In fact, that's what I see wrong in a good amount of the editing advice given here--much of it is in the vein of "write like I do, because that's the only way to do it." (That along with advice to get an editor when the one giving the advice can't spell worth spit when giving the advice--and doesn't bother to consult a dictionary and fix what they've misspelled.)

If spurious will pardon the threadjack, sr7plt, you raise an interesting point (well, interesting to me at least; I don't know how many people are likely to be fascinated by a meta-discussion of the nature of critiques and critiquing :rolleyes:).

I sometimes offer feedback in this forum, but tend to address issues of structure, voice, characterization, and the like, and only occasionally venture an opinion on grammatical issues, both because I consider myself poorly qualified to advise on those matters, and also because, frankly, I'm not all that interested in them.

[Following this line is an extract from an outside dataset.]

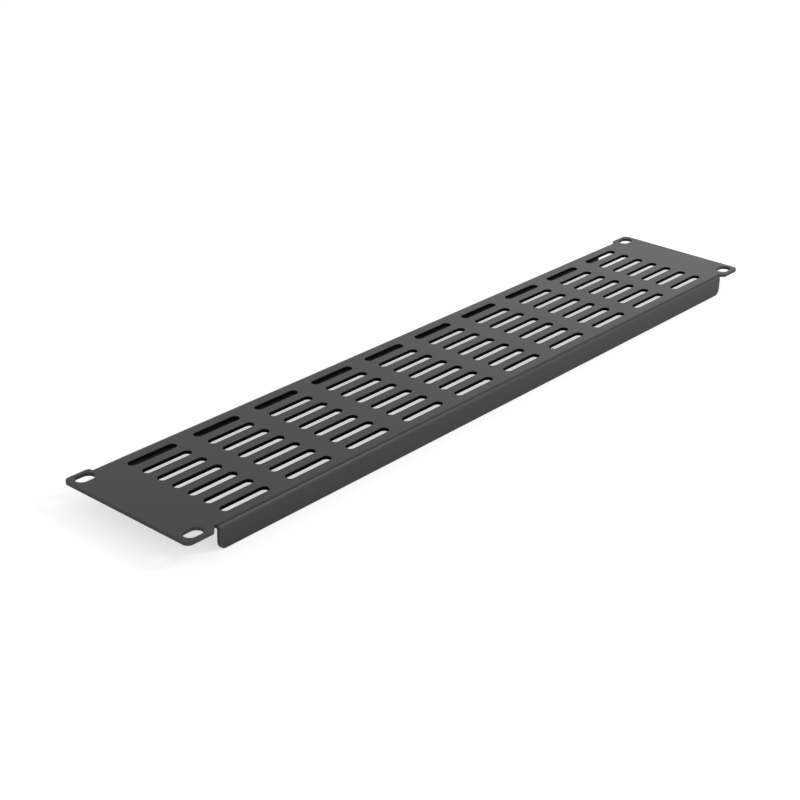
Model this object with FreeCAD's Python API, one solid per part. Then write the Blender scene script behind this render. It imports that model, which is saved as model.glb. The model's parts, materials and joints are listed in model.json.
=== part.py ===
"""Vented blanking panel for a 19-inch rack, two rack units high.

One piece of sheet steel: a flat face with a field of ventilation slots, a slotted
ear at each end that bolts to the rack rails, and a return flange folded back along
each long edge. The panel lies face up, on the free edges of its two flanges.

Frame, in millimetres: X runs along the panel's width, Y up its height when it is
mounted, and Z out of its front face. The origin is the middle of the four rack
slots, on the rear side of the sheet, which is the side that seats on the rails.
"""
import FreeCAD, Part
import math
import os

# Rack standard
RACK_PANEL_WIDTH = 482.6
RACK_UNIT = 44.45
PANEL_UNITS = 2
STACKING_GAP = 0.8
RACK_SLOT_SPACING_X = 465.1
RACK_SLOT_SPACING_Y = 76.2

# Sheet and folds
SHEET = 2.0
BEND_INSIDE_RADIUS = 0.5
OVERALL_DEPTH = 13.0
FOLD_SETBACK = 1.0

# Ears: where the slanted inner edge meets the long edge, and the corners
EAR_WIDTH = 16.1
EAR_CORNER_RADIUS = 3.5
EAR_INNER_CORNER_RADIUS = 2.0

# Return flanges: how far each stops short of the panel's ends, and its free corners
FRONT_FLANGE_INSET = 20.5
REAR_FLANGE_INSET = 35.0
FLANGE_CORNER_RADIUS = 4.0

# Plain rear edge between the shorter rear flange and each ear
REAR_EDGE_SETBACK = 2.75

# Bend reliefs: front ones are wedges down to a slit, rear ones are the slit alone
RELIEF_DEPTH = 3.8
RELIEF_SLIT = 0.4

# Rack slots
RACK_SLOT_LENGTH = 10.8
RACK_SLOT_WIDTH = 7.2

# Ventilation slots
VENT_COLUMNS = 10
VENT_ROWS = 7
VENT_PITCH_X = 43.25
VENT_PITCH_Y = 10.85
VENT_LENGTH = 30.5
VENT_WIDTH = 4.8

# Sizes that follow from the ones above
PANEL_HEIGHT = PANEL_UNITS * RACK_UNIT - STACKING_GAP
HALF_WIDTH = RACK_PANEL_WIDTH / 2
HALF_HEIGHT = PANEL_HEIGHT / 2
BEND_OUTSIDE_RADIUS = BEND_INSIDE_RADIUS + SHEET
FLANGE_FACE = HALF_HEIGHT - FOLD_SETBACK
BEND_START = FLANGE_FACE - BEND_OUTSIDE_RADIUS
FLANGE_EDGE_Z = SHEET - OVERALL_DEPTH
OVERCUT = 1.0

UP = FreeCAD.Vector(0, 0, 1)
ALONG_X = FreeCAD.Vector(1, 0, 0)


def rounded_wire(corners):
    """Closed wire through corner points (vector, radius), with an arc at each radius."""
    edges = []
    count = len(corners)
    starts = []
    ends = []
    for index, (corner, radius) in enumerate(corners):
        to_previous = (corners[index - 1][0] - corner).normalize()
        to_next = (corners[(index + 1) % count][0] - corner).normalize()
        half_angle = to_previous.getAngle(to_next) / 2
        setback = radius / math.tan(half_angle)
        start = corner + to_previous * setback
        end = corner + to_next * setback
        if radius > 0:
            bisector = (to_previous + to_next).normalize()
            middle = corner + bisector * (radius / math.sin(half_angle) - radius)
            edges.append((index, Part.Arc(start, middle, end).toShape()))
        starts.append(start)
        ends.append(end)
    for index in range(count):
        straight = Part.LineSegment(ends[index], starts[(index + 1) % count])
        edges.append((index + 0.5, straight.toShape()))
    edges.sort(key=lambda item: item[0])
    return Part.Wire([edge for _, edge in edges])


def obround(length, width, x, y):
    """Face of a slot with round ends, its long axis along X."""
    reach = (length - width) / 2
    radius = width / 2
    left_top = FreeCAD.Vector(x - reach, y + radius, 0)
    left_end = FreeCAD.Vector(x - reach - radius, y, 0)
    left_bottom = FreeCAD.Vector(x - reach, y - radius, 0)
    right_bottom = FreeCAD.Vector(x + reach, y - radius, 0)
    right_end = FreeCAD.Vector(x + reach + radius, y, 0)
    right_top = FreeCAD.Vector(x + reach, y + radius, 0)
    outline = [
        Part.Arc(left_top, left_end, left_bottom).toShape(),
        Part.LineSegment(left_bottom, right_bottom).toShape(),
        Part.Arc(right_bottom, right_end, right_top).toShape(),
        Part.LineSegment(right_top, left_top).toShape(),
    ]
    return Part.Face(Part.Wire(outline))


def front_quarter():
    """Corners of the flat part's outline from the front fold to the end, for +X and +Y."""
    fold_end = HALF_WIDTH - FRONT_FLANGE_INSET
    relief_y = HALF_HEIGHT - RELIEF_DEPTH
    return [
        (fold_end, BEND_START, 0),
        (fold_end, relief_y, 0),
        (fold_end + RELIEF_SLIT, relief_y, 0),
        (HALF_WIDTH - EAR_WIDTH, HALF_HEIGHT, EAR_INNER_CORNER_RADIUS),
        (HALF_WIDTH, HALF_HEIGHT, EAR_CORNER_RADIUS),
    ]


def rear_quarter():
    """The same for the rear fold, with the plain edge that runs on to the ear."""
    fold_end = HALF_WIDTH - REAR_FLANGE_INSET
    relief_y = HALF_HEIGHT - RELIEF_DEPTH
    edge_y = HALF_HEIGHT - REAR_EDGE_SETBACK
    ear_x = HALF_WIDTH - EAR_WIDTH
    return [
        (fold_end, BEND_START, 0),
        (fold_end, relief_y, 0),
        (fold_end + RELIEF_SLIT, relief_y, 0),
        (fold_end + RELIEF_SLIT, edge_y, 0),
        (ear_x, edge_y, 0),
        (ear_x, HALF_HEIGHT, EAR_INNER_CORNER_RADIUS),
        (HALF_WIDTH, HALF_HEIGHT, EAR_CORNER_RADIUS),
    ]


def flat_outline():
    """Wire round the flat part: two ears, four reliefs and the two fold lines."""
    corners = []
    for sign_x, sign_y in ((1, 1), (1, -1), (-1, -1), (-1, 1)):
        quarter = rear_quarter() if sign_y > 0 else front_quarter()
        if sign_x != sign_y:
            quarter.reverse()
        for x, y, radius in quarter:
            corners.append((FreeCAD.Vector(sign_x * x, sign_y * y, 0), radius))
    return rounded_wire(corners)


def flat_part():
    """The face and the ears: everything that stays flat, without its openings."""
    return Part.Face(flat_outline()).extrude(UP * SHEET)


def fold_section(start_x):
    """Section across a fold on the +Y side: a quarter bend and the leg below it."""
    inner = BEND_INSIDE_RADIUS
    outer = BEND_OUTSIDE_RADIUS
    leg_inside = FLANGE_FACE - SHEET
    slant = math.sqrt(0.5)

    def at(y, z):
        return FreeCAD.Vector(start_x, y, z)

    outer_arc = Part.Arc(
        at(BEND_START, SHEET),
        at(BEND_START + outer * slant, outer * slant - inner),
        at(FLANGE_FACE, -inner),
    )
    inner_arc = Part.Arc(
        at(leg_inside, -inner),
        at(BEND_START + inner * slant, inner * slant - inner),
        at(BEND_START, 0),
    )
    outer_face = Part.LineSegment(at(FLANGE_FACE, -inner), at(FLANGE_FACE, FLANGE_EDGE_Z))
    free_edge = Part.LineSegment(at(FLANGE_FACE, FLANGE_EDGE_Z), at(leg_inside, FLANGE_EDGE_Z))
    inner_face = Part.LineSegment(at(leg_inside, FLANGE_EDGE_Z), at(leg_inside, -inner))
    fold_line = Part.LineSegment(at(BEND_START, 0), at(BEND_START, SHEET))
    outline = [outer_arc, outer_face, free_edge, inner_face, inner_arc, fold_line]
    return Part.Face(Part.Wire([curve.toShape() for curve in outline]))


def flange_outline(half_length):
    """Block with a flange's outline seen along Y, its two free corners rounded."""
    start_y = BEND_START - OVERCUT
    top_z = SHEET + OVERCUT
    corners = [
        (FreeCAD.Vector(-half_length, start_y, FLANGE_EDGE_Z), FLANGE_CORNER_RADIUS),
        (FreeCAD.Vector(half_length, start_y, FLANGE_EDGE_Z), FLANGE_CORNER_RADIUS),
        (FreeCAD.Vector(half_length, start_y, top_z), 0),
        (FreeCAD.Vector(-half_length, start_y, top_z), 0),
    ]
    reach = BEND_OUTSIDE_RADIUS + 2 * OVERCUT
    return Part.Face(rounded_wire(corners)).extrude(FreeCAD.Vector(0, reach, 0))


def return_flange(inset):
    """Return flange along the edge at +Y: bend and leg, with rounded free corners."""
    half_length = HALF_WIDTH - inset
    folded = fold_section(-half_length).extrude(ALONG_X * (2 * half_length))
    return folded.common(flange_outline(half_length))


def rear_flange():
    """The shorter flange, along the edge at +Y."""
    return return_flange(REAR_FLANGE_INSET)


def front_flange():
    """The longer flange, along the edge at -Y."""
    flange = return_flange(FRONT_FLANGE_INSET)
    flange.rotate(FreeCAD.Vector(0, 0, 0), UP, 180)
    return flange


def vent_openings():
    """Ventilation slots in columns and rows, centred on the face."""
    first_x = -(VENT_COLUMNS - 1) * VENT_PITCH_X / 2
    first_y = -(VENT_ROWS - 1) * VENT_PITCH_Y / 2
    faces = []
    for column in range(VENT_COLUMNS):
        for row in range(VENT_ROWS):
            x = first_x + column * VENT_PITCH_X
            y = first_y + row * VENT_PITCH_Y
            faces.append(obround(VENT_LENGTH, VENT_WIDTH, x, y))
    return faces


def rack_openings():
    """The four slots that take the rack screws, one near each corner."""
    faces = []
    for sign_x in (-1, 1):
        for sign_y in (-1, 1):
            x = sign_x * RACK_SLOT_SPACING_X / 2
            y = sign_y * RACK_SLOT_SPACING_Y / 2
            faces.append(obround(RACK_SLOT_LENGTH, RACK_SLOT_WIDTH, x, y))
    return faces


def punched(sheet):
    """The flat part with every slot punched through it."""
    punches = []
    for face in vent_openings() + rack_openings():
        punch = face.extrude(UP * (SHEET + 2 * OVERCUT))
        punch.translate(UP * -OVERCUT)
        punches.append(punch)
    return sheet.cut(Part.Compound(punches))


def blanking_panel():
    """The whole panel: punched flat part and two folds, joined into one solid."""
    panel = punched(flat_part()).fuse([front_flange(), rear_flange()])
    panel = panel.removeSplitter()
    if len(panel.Solids) != 1:
        raise RuntimeError("the panel should be one solid, not %d" % len(panel.Solids))
    return panel.Solids[0]


def main():
    os.makedirs("parts", exist_ok=True)
    panel = blanking_panel()
    if not panel.isValid():
        raise RuntimeError("the panel's solid isn't valid")
    panel.exportStep("parts/blanking_panel.step")
    box = panel.BoundBox
    print("size %.2f x %.2f x %.2f mm" % (box.XLength, box.YLength, box.ZLength))
    print("volume %.1f mm3, faces %d" % (panel.Volume, len(panel.Faces)))


main()
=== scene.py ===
"""Vented rack blanking panel: one folded steel sheet with a powder coat, and its stage."""

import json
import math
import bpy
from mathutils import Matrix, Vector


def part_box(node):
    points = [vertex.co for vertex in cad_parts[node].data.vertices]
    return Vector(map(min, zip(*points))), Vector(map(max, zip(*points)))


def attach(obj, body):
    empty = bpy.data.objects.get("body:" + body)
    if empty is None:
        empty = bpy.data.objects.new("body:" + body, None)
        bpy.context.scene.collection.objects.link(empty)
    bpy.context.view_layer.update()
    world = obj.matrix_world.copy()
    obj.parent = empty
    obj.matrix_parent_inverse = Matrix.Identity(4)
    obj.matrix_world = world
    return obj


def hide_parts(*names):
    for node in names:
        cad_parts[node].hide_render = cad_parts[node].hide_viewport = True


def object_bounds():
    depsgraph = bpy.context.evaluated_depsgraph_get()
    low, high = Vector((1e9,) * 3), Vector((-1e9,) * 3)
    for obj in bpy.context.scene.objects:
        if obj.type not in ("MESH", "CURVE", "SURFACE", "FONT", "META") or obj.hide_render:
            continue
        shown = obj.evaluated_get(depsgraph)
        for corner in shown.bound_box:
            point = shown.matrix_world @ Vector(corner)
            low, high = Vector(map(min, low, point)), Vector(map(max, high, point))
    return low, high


bl_info = {
    "name": "Vented Rack Blanking Panel",
    "version": (1, 0, 0),
    "blender": (4, 5, 0),
    "location": "View3D > Sidebar > Rack Panel",
    "description": "Builds a folded and vented blanking panel with a powder coat, on a plain stage",
    "category": "Object",
}

import bmesh
import bpy
from bpy.props import FloatProperty, FloatVectorProperty, IntProperty, PointerProperty
from mathutils import Euler, Matrix, Vector
from mathutils.geometry import delaunay_2d_cdt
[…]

So, while I think I'm generally able to recognize someone who would benefit from the aid of a V.E. (and, in fact, think every story can be improved with the aid of a second set of eyes, no matter who the author is), I'm not likely to comb through the text the way a V.E. would, or to cite the rule of grammar being repeatedly flouted. While some facility with proper usage of the language is crucial to making a story work, that's just not the sexy end of the business, as far as I'm concerned. So, I contribute here, but don't list myself as a volunteer editor.

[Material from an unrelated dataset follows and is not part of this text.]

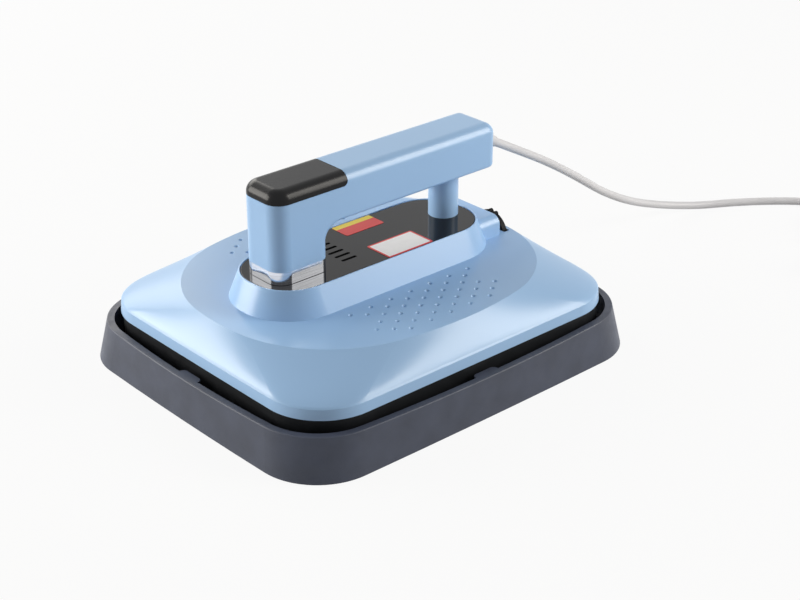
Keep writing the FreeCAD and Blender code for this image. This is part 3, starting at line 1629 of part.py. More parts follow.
def cord_coil():
    """The coil's outer form, with the straight stretches by which the cord joins and leaves it."""
    outer = coil_outer_turn + cord_radius
    inner = coil_inner_turn - cord_radius
    x, y = coil_centre
    ring = rod(outer, x, y, coil_low_z, coil_high_z).cut(rod(inner, x, y, coil_low_z, coil_high_z))
    ring = ring.makeFillet(coil_rounding, [e for e in ring.Edges if e.Closed])
    arrival, before = V(*CORD_ROUTE[-1]), V(*CORD_ROUTE[-2])
    heading = arrival - before
    heading = V(heading.x, heading.y, 0).normalize()
    entry = Part.makeCylinder(cord_radius, entry_length(heading), arrival, heading)
    outward, leaving = coil_frame(coil_exit_angle)
    start = coil_centre_at(coil_top_turn_z) + outward * coil_outer_turn
    tail = Part.makeCylinder(cord_radius, coil_tail, start, leaving)
    return joined([ring, entry, tail])


def entry_length(heading):
    """How far it is from the route's last point to where the cord touches the coil's outer turn."""
    gap = coil_centre_at(0) - V(CORD_ROUTE[-1][0], CORD_ROUTE[-1][1], 0)
    return gap.dot(heading)


def cord_tie():
    """A strap round all the turns, at one place on the coil."""
    inner = coil_inner_turn - cord_radius - tie_slack
    outer = coil_outer_turn + cord_radius + tie_slack
    loop = block(inner - tie_thickness, outer + tie_thickness, -tie_half_width, tie_half_width,
                 coil_low_z - tie_thickness, coil_high_z + tie_thickness)
    loop = loop.cut(block(inner, outer, -tie_half_width, tie_half_width, coil_low_z, coil_high_z))
    loop.rotate(V(0, 0, 0), V(0, 0, 1), tie_angle)
    loop.translate(coil_centre_at(0))
    return loop


def plug_place(shape):
    """Moves a shape modelled along +X at the origin to the end of the coil's tail."""
    outward, leaving = coil_frame(coil_exit_angle)
    shape.rotate(V(0, 0, 0), V(0, 0, 1), math.degrees(math.atan2(leaving.y, leaving.x)))
    shape.translate(coil_centre_at(coil_top_turn_z) + outward * coil_outer_turn + leaving * coil_tail)
    return shape


def pin_shapes():
    face = plug_boot_length + plug_length
    half = blade_spacing / 2
    pins = []
    for y in (-half, half):
        low = blade_rise - blade_height / 2
        blade = block(face - blade_root, face + blade_length, y - blade_thickness / 2, y + blade_thickness / 2,
                      low, low + blade_height)
        pins.append(blade)
    start = V(face - blade_root, 0, blade_rise - earth_drop)
    earth = Part.makeCylinder(earth_radius, blade_root + earth_length, start, V(1, 0, 0))
    pins.append(earth.makeFillet(earth_tip, [e for e in earth.Edges if e.Closed and e.BoundBox.XMin > face]))
    return pins


def plug_body():
    boot = Part.makeCone(relief_tip_radius, plug_boot_radius, plug_boot_length, V(0, 0, 0), V(1, 0, 0))
    half_z = coil_top_turn_z
    front = plug_boot_length + plug_length
    body = block(plug_boot_length, front, -plug_half_width, plug_half_width, -half_z, half_z)
    body = filleted(body, plug_corner, lambda e: e.BoundBox.XLength > 1)
    body = filleted(body, plug_front_edge, lambda e: e.BoundBox.XMin > front - 0.001)
    body = filleted(body, plug_rear_edge, lambda e: e.BoundBox.XMax < plug_boot_length + 0.001)
    return plug_place(joined([boot, body]).cut(group(pin_shapes())))


def plug_pins():
    return plug_place(group(pin_shapes()))


# ================================================================ one file for each node
NODES = {
    "tray_shell": tray_shell,
    "tray_feet": tray_feet,
    "heat_mat": heat_mat,
    "liner_sheet": liner_sheet,
    "plate_rests": plate_rests,
    "lid_cover": lid_cover,
    "base_frame": base_frame,
    "heating_plate": heating_plate,
    "heater_tube": heater_tube,
    "heater_terminals": heater_terminals,
    "clamp_sheet": clamp_sheet,
    "insulation_blanket": insulation_blanket,
    "standoffs": standoffs,
    "standoff_screws": standoff_screws,
    "deck_screws": deck_screws,
    "temperature_sensor": temperature_sensor,
    "sensor_clip": sensor_clip,
    "thermal_fuse": thermal_fuse,
    "cutout_thermostat": cutout_thermostat,
    "terminal_block": terminal_block,
    "backing_plate": backing_plate,
    "handle_plinth": handle_plinth,
    "plinth_screws": plinth_screws,
    "plinth_panel": plinth_panel,
    "blank_label_red": lambda: label(red_label_centre, red_label_half),
    "blank_label_white": lambda: label(white_label_centre, white_label_half),
    "front_pillar": front_pillar,
    "pillar_screws": pillar_screws,
    "handle_screws": handle_screws,
    "column_trim_ring": column_trim_ring,
    "rear_post": rear_post,
    "post_spacer": post_spacer,
    "post_bolt": post_bolt,
    "post_nut": post_nut,
    "handle_shell": handle_shell,
    "handle_underside": handle_underside,
    "underside_screws": underside_screws,
    "display_cap": display_cap,
    "display_board": display_board,
    "display_screws": display_screws,
    "display_module": display_module,
    "touch_springs": touch_springs,
    "control_board": control_board,
    "power_parts": power_parts,
    "board_screws": board_screws,
    "heater_leads": heater_leads,
    "supply_lead": supply_lead,
    "strain_relief": strain_relief,
    "cord_clamp": cord_clamp,
    "clamp_screws": clamp_screws,
    "dial_wheel": dial_wheel,
    "dial_spindle": dial_spindle,
    "dial_bracket": dial_bracket,
    "dial_potentiometer": dial_potentiometer,
    "cord_tube": cord_tube,
    "cord_coil": cord_coil,
    "cord_tie": cord_tie,
    "plug_body": plug_body,
    "plug_pins": plug_pins,
}

for node, make in NODES.items():
    save(node, make())
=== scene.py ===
"""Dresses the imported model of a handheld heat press: cord, finishes, studio and camera. Metres, row frame."""
import math

import bmesh
import bpy
from bpy.props import FloatProperty, FloatVectorProperty, PointerProperty
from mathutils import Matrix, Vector


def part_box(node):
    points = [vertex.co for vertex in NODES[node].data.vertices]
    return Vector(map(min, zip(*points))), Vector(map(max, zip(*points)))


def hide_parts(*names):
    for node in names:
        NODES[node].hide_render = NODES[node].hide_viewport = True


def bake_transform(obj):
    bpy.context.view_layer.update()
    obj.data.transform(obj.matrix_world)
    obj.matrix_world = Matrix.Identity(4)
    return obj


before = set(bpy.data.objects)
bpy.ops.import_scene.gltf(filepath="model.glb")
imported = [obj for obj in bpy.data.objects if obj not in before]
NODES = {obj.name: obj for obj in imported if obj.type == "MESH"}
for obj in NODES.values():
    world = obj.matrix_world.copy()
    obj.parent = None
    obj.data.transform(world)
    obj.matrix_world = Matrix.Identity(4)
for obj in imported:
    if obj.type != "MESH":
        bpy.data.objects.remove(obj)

bl_info = {
    "name": "Handheld heat press",
    "version": (1, 0, 0),
    "blender": (4, 5, 0),
    "location": "View3D > Sidebar > Heat Press",
    "description": "Gives a handheld heat press its cord, its finishes and a small studio",
    "category": "Object",
}

# ---------------------------------------------------------------- cord, in metres and degrees
CORD_ROUTE = [
    (0.0, 0.1475, 0.140),
    (-0.0008, 0.178, 0.1237),
    (-0.004, 0.219, 0.1011),
    (-0.0089, 0.262, 0.0741),
    (-0.0125, 0.303, 0.0463),
    (-0.0123, 0.343, 0.0253),
    (-0.0066, 0.384, 0.0117),
    (0.0054, 0.424, 0.00365),
    (0.022, 0.454, 0.00365),
    (0.042, 0.482, 0.00365),
    (0.066, 0.505, 0.00465),
    (0.093, 0.523, 0.00465),
]
COIL_CENTRE = (0.1449, 0.4993)
COIL_OUTER_TURN = 0.0485  # radius
COIL_INNER_TURN = 0.0294  # radius
COIL_LOW_Z = 0.00465
COIL_HIGH_Z = 0.01195
COIL_ENTRY_ANGLE = 123.7
COIL_TURN = 1931.7  # in all, on both layers
COIL_CLIMB = 60.0  # half of the turn in which the cord rises to the upper layer
COIL_STEP = 20.0  # from one point of the curve to the next
COIL_TAIL = 0.031  # length of the straight end, up to the plug
TAIL_SHARES = (0.35, 0.7, 1.0)  # where along the tail its points are
CORD_SMOOTHNESS = 6
CORD_SPLINE_ORDER = 3

# ---------------------------------------------------------------- labels, in metres
RED_LABEL_STRIPE = 0.0062
WHITE_LABEL_BORDER = 0.0016
STRIPE_YELLOW = (0.80, 0.62, 0.05)

# ---------------------------------------------------------------- fixed colours
FRAME_BLACK = (0.010, 0.011, 0.013)
INNER_BLACK = (0.02, 0.02, 0.022)
DIAL_BLACK = (0.004, 0.004, 0.005)
COMPONENT_BLACK = (0.03, 0.03, 0.03)
PHENOLIC_BROWN = (0.035, 0.018, 0.012)
FOOT_BLACK = (0.02, 0.02, 0.02)
STRAP_BLACK = (0.018, 0.018, 0.020)
SILICONE_GREY = (0.30, 0.30, 0.31)
LEAD_GREY = (0.62, 0.60, 0.57)
MAT_BROWN = (0.42, 0.38, 0.31)
BLANKET_WHITE = (0.80, 0.78, 0.73)
CERAMIC_WHITE = (0.80, 0.77, 0.70)
CHROME = (0.68, 0.71, 0.78)
FOIL = (0.80, 0.80, 0.81)
GROUND_ALUMINIUM = (0.78, 0.79, 0.80)
ZINC_PLATE = (0.62, 0.62, 0.60)
SPANGLE_LIGHT = (0.62, 0.64, 0.67)
SPANGLE_MIDDLE = (0.55, 0.57, 0.60)
SPANGLE_DARK = (0.42, 0.44, 0.48)
SHEATH_BROWN = (0.30, 0.27, 0.25)
SHEATH_STRAW = (0.36, 0.28, 0.20)
SHEATH_BLUE = (0.18, 0.19, 0.26)
CLIP_STEEL = (0.50, 0.50, 0.52)
SPINDLE_STEEL = (0.55, 0.55, 0.57)
BRASS = (0.76, 0.60, 0.33)
BOARD_GREEN = (0.02, 0.16, 0.06)
BOARD_PALE_GREEN = (0.025, 0.19, 0.07)
TRACK_GREEN = (0.06, 0.32, 0.12)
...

I tend to look at this forum as a kind of virtual workshop; when I put something out there hoping for feedback, I'm quite happy with a mix of input, from the "readerly" response of, "That really turned me on because I'm hot for dominant men," to more of a lit-crit take on style or theme, with someone else pointing out that thirty percent of my sentences are fragments. Each kind of comment gives me insight into what I've written and informs my approach to the next piece.